## WORK INSTRUCTIONS:
Extract each line of the data below exactly as written.

---------- DATA IN THIS EXERCISE ----------

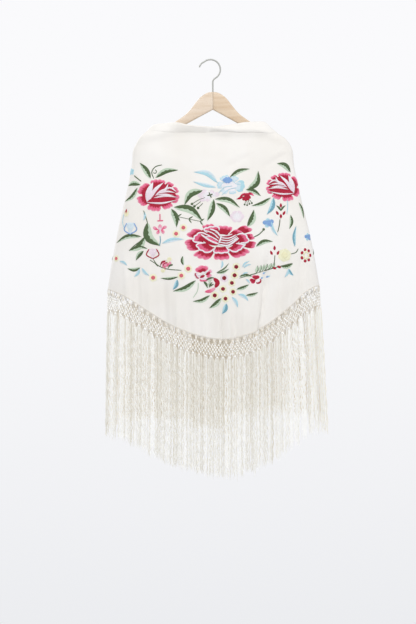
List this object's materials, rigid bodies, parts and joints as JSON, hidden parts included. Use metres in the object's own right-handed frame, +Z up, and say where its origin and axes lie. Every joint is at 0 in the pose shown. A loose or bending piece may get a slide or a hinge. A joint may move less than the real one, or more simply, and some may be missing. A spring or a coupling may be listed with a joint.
{
  "type": "flamenco shawl on a wooden coat hanger",
  "caption": "Fringed, embroidered flamenco shawl draped round a wooden coat hanger, open at the neck and hem, hanging from the hanger's wire hook.",
  "frame": {"origin": "the seat inside the top of the hanger's hook, where a rail carries it", "axes": "+Z up, +X to the right as seen from the front, -Y towards the viewer"},
  "size_m": [0.5551, 0.1249, 1.0474],
  "materials": {
    "crepe": "ivory crepe with a soft sheen",
    "fringe_silk": "lustrous crimped floss",
    "embroidery_thread": "satin stitch in pinks, reds, blues, greens and yellow",
    "hanger_wood": "clear satin varnish",
    "hook_wire": "satin"
  },
  "bodies": {
    "root": {"hook": "hook_wire", "hanger_arm_left": "hanger_wood", "hanger_arm_right": "hanger_wood", "shawl_front": "crepe", "shawl_wing_left": "crepe", "shawl_wing_right": "crepe", "turned_top_edge": "crepe", "fringe_front": "fringe_silk", "fringe_wing_left": "fringe_silk", "fringe_wing_right": "fringe_silk"}
  },
  "joints": []
}
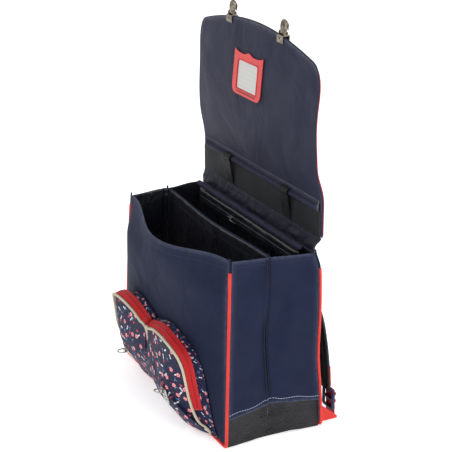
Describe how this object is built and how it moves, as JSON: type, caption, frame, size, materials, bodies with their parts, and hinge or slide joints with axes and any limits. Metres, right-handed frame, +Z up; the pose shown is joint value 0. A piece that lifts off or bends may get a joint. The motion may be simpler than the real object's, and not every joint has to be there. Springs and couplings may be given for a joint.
{
  "type": "school satchel",
  "caption": "Rectangular school satchel on back straps, standing open: raised flap with hooks, divided inside, printed zip pockets in front.",
  "frame": {"origin": "centre of the base's underside, on the surface it stands on", "axes": "+Z up, +X to the right side, +Y to the back with the straps, the pockets face -Y"},
  "size_m": [0.3989, 0.2693, 0.617],
  "materials": {
    "navy_cloth": "woven polyester, matte",
    "dark_lining": "coated lining cloth, slight sheen",
    "grey_navy_cloth": "woven polyester, soft sheen",
    "printed_cloth": "navy cloth with small scattered flowers",
    "red_piping": "smooth coated piping",
    "red_zip": "zip tape and webbing",
    "beige_piping": "cloth piping",
    "black_coated": "coated ribbed cloth",
    "black_webbing": "woven webbing",
    "black_mesh": "spacer mesh",
    "red_vinyl": "embossed vinyl",
    "ruled_card": "card, ruled lines",
    "aged_nickel": "aged nickel plate",
    "navy_plastic": "moulded"
  },
  "bodies": {
    "satchel": {"front_panel": "navy_cloth", "back_panel": "navy_cloth", "gusset_right": "navy_cloth", "gusset_left": "navy_cloth", "hinge_strip": "navy_cloth", "flap_roll": "navy_cloth", "divider": "dark_lining", "sleeve_panel": "dark_lining", "sleeve_zip": "dark_lining", "sleeve_roll": "grey_navy_cloth", "flap_lining": "grey_navy_cloth", "pocket_right": "printed_cloth", "pocket_left": "printed_cloth", "flap_cover": "printed_cloth", "piping_front": "red_piping", "piping_back": "red_piping", "flap_piping": "red_piping", "pocket_zip_right": "red_zip", "pocket_zip_left": "red_zip", "strap_webbing_right": "red_zip", "strap_webbing_left": "red_zip", "strap_tab_right": "red_zip", "strap_tab_left": "red_zip", "pocket_piping_right": "beige_piping", "pocket_piping_left": "beige_piping", "base_panel": "black_coated", "base_band_right": "black_coated", "base_band_left": "black_coated", "flap_band": "black_webbing", "flap_loop_right": "black_webbing", "flap_loop_left": "black_webbing", "handle": "black_webbing", "back_pad": "black_mesh", "shoulder_strap_right": "black_mesh", "shoulder_strap_left": "black_mesh", "label_holder": "red_vinyl", "label_card": "ruled_card", "catch_plate_right": "aged_nickel", "catch_plate_left": "aged_nickel", "hook_base_right": "aged_nickel", "hook_base_left": "aged_nickel", "sleeve_slider": "aged_nickel", "strap_adjuster_right": "navy_plastic", "strap_adjuster_left": "navy_plastic"},
    "hook_lever_right": {"hook_right": "aged_nickel"},
    "hook_lever_left": {"hook_left": "aged_nickel"},
    "ring_right": {"catch_ring_right": "aged_nickel"},
    "ring_left": {"catch_ring_left": "aged_nickel"}
  },
  "joints": [
    {"name": "hook_right_turn", "type": "hinge", "parent": "satchel", "child": "hook_lever_right", "pos_m": [0.082, 0.07016, 0.59729], "axis": [1, 0, 0], "range_deg": [-70, 80]},
    {"name": "hook_left_turn", "type": "hinge", "parent": "satchel", "child": "hook_lever_left", "pos_m": [-0.082, 0.07016, 0.59729], "axis": [1, 0, 0], "range_deg": [-70, 80]},
    {"name": "ring_right_swing", "type": "hinge", "parent": "satchel", "child": "ring_right", "pos_m": [0.08216, -0.13284, 0.06262], "axis": [1, 0, 0], "range_deg": [-40, 85]},
    {"name": "ring_left_swing", "type": "hinge", "parent": "satchel", "child": "ring_left", "pos_m": [-0.08188, -0.12424, 0.06067], "axis": [1, 0, 0], "range_deg": [-40, 85]}
  ]
}
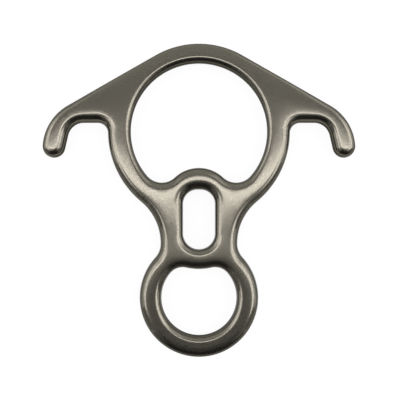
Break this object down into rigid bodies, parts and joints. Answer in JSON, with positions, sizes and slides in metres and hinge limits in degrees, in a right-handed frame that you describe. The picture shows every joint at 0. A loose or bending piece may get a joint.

----------

## RESULT OF THE TASK:
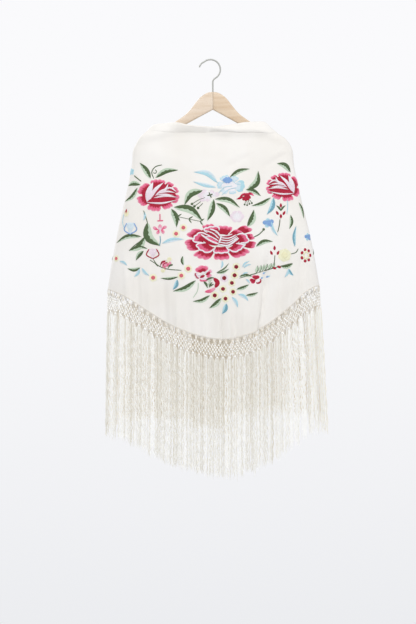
List this object's materials, rigid bodies, parts and joints as JSON, hidden parts included. Use metres in the object's own right-handed frame, +Z up, and say where its origin and axes lie. Every joint is at 0 in the pose shown. A loose or bending piece may get a slide or a hinge. A joint may move less than the real one, or more simply, and some may be missing. A spring or a coupling may be listed with a joint.
{
  "type": "flamenco shawl on a wooden coat hanger",
  "caption": "Fringed, embroidered flamenco shawl draped round a wooden coat hanger, open at the neck and hem, hanging from the hanger's wire hook.",
  "frame": {"origin": "the seat inside the top of the hanger's hook, where a rail carries it", "axes": "+Z up, +X to the right as seen from the front, -Y towards the viewer"},
  "size_m": [0.5551, 0.1249, 1.0474],
  "materials": {
    "crepe": "ivory crepe with a soft sheen",
    "fringe_silk": "lustrous crimped floss",
    "embroidery_thread": "satin stitch in pinks, reds, blues, greens and yellow",
    "hanger_wood": "clear satin varnish",
    "hook_wire": "satin"
  },
  "bodies": {
    "root": {"hook": "hook_wire", "hanger_arm_left": "hanger_wood", "hanger_arm_right": "hanger_wood", "shawl_front": "crepe", "shawl_wing_left": "crepe", "shawl_wing_right": "crepe", "turned_top_edge": "crepe", "fringe_front": "fringe_silk", "fringe_wing_left": "fringe_silk", "fringe_wing_right": "fringe_silk"}
  },
  "joints": []
}
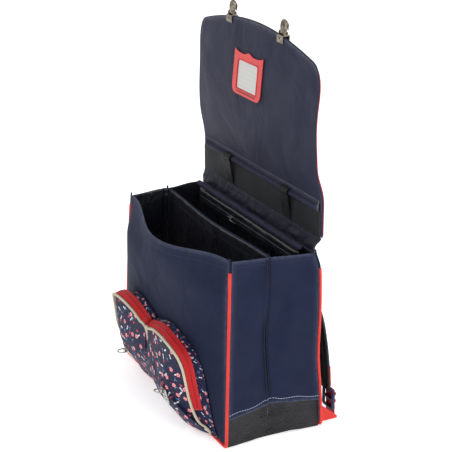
Describe how this object is built and how it moves, as JSON: type, caption, frame, size, materials, bodies with their parts, and hinge or slide joints with axes and any limits. Metres, right-handed frame, +Z up; the pose shown is joint value 0. A piece that lifts off or bends may get a joint. The motion may be simpler than the real object's, and not every joint has to be there. Springs and couplings may be given for a joint.
{
  "type": "school satchel",
  "caption": "Rectangular school satchel on back straps, standing open: raised flap with hooks, divided inside, printed zip pockets in front.",
  "frame": {"origin": "centre of the base's underside, on the surface it stands on", "axes": "+Z up, +X to the right side, +Y to the back with the straps, the pockets face -Y"},
  "size_m": [0.3989, 0.2693, 0.617],
  "materials": {
    "navy_cloth": "woven polyester, matte",
    "dark_lining": "coated lining cloth, slight sheen",
    "grey_navy_cloth": "woven polyester, soft sheen",
    "printed_cloth": "navy cloth with small scattered flowers",
    "red_piping": "smooth coated piping",
    "red_zip": "zip tape and webbing",
    "beige_piping": "cloth piping",
    "black_coated": "coated ribbed cloth",
    "black_webbing": "woven webbing",
    "black_mesh": "spacer mesh",
    "red_vinyl": "embossed vinyl",
    "ruled_card": "card, ruled lines",
    "aged_nickel": "aged nickel plate",
    "navy_plastic": "moulded"
  },
  "bodies": {
    "satchel": {"front_panel": "navy_cloth", "back_panel": "navy_cloth", "gusset_right": "navy_cloth", "gusset_left": "navy_cloth", "hinge_strip": "navy_cloth", "flap_roll": "navy_cloth", "divider": "dark_lining", "sleeve_panel": "dark_lining", "sleeve_zip": "dark_lining", "sleeve_roll": "grey_navy_cloth", "flap_lining": "grey_navy_cloth", "pocket_right": "printed_cloth", "pocket_left": "printed_cloth", "flap_cover": "printed_cloth", "piping_front": "red_piping", "piping_back": "red_piping", "flap_piping": "red_piping", "pocket_zip_right": "red_zip", "pocket_zip_left": "red_zip", "strap_webbing_right": "red_zip", "strap_webbing_left": "red_zip", "strap_tab_right": "red_zip", "strap_tab_left": "red_zip", "pocket_piping_right": "beige_piping", "pocket_piping_left": "beige_piping", "base_panel": "black_coated", "base_band_right": "black_coated", "base_band_left": "black_coated", "flap_band": "black_webbing", "flap_loop_right": "black_webbing", "flap_loop_left": "black_webbing", "handle": "black_webbing", "back_pad": "black_mesh", "shoulder_strap_right": "black_mesh", "shoulder_strap_left": "black_mesh", "label_holder": "red_vinyl", "label_card": "ruled_card", "catch_plate_right": "aged_nickel", "catch_plate_left": "aged_nickel", "hook_base_right": "aged_nickel", "hook_base_left": "aged_nickel", "sleeve_slider": "aged_nickel", "strap_adjuster_right": "navy_plastic", "strap_adjuster_left": "navy_plastic"},
    "hook_lever_right": {"hook_right": "aged_nickel"},
    "hook_lever_left": {"hook_left": "aged_nickel"},
    "ring_right": {"catch_ring_right": "aged_nickel"},
    "ring_left": {"catch_ring_left": "aged_nickel"}
  },
  "joints": [
    {"name": "hook_right_turn", "type": "hinge", "parent": "satchel", "child": "hook_lever_right", "pos_m": [0.082, 0.07016, 0.59729], "axis": [1, 0, 0], "range_deg": [-70, 80]},
    {"name": "hook_left_turn", "type": "hinge", "parent": "satchel", "child": "hook_lever_left", "pos_m": [-0.082, 0.07016, 0.59729], "axis": [1, 0, 0], "range_deg": [-70, 80]},
    {"name": "ring_right_swing", "type": "hinge", "parent": "satchel", "child": "ring_right", "pos_m": [0.08216, -0.13284, 0.06262], "axis": [1, 0, 0], "range_deg": [-40, 85]},
    {"name": "ring_left_swing", "type": "hinge", "parent": "satchel", "child": "ring_left", "pos_m": [-0.08188, -0.12424, 0.06067], "axis": [1, 0, 0], "range_deg": [-40, 85]}
  ]
}
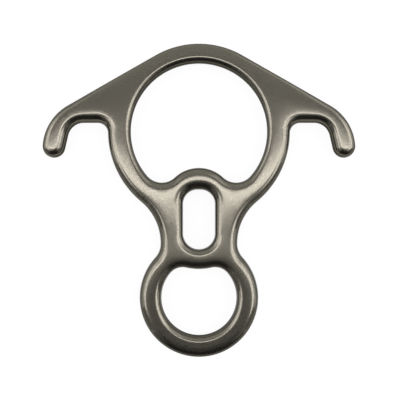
Break this object down into rigid bodies, parts and joints. Answer in JSON, with positions, sizes and slides in metres and hinge limits in degrees, in a right-handed frame that you describe. The picture shows every joint at 0. A loose or bending piece may get a joint.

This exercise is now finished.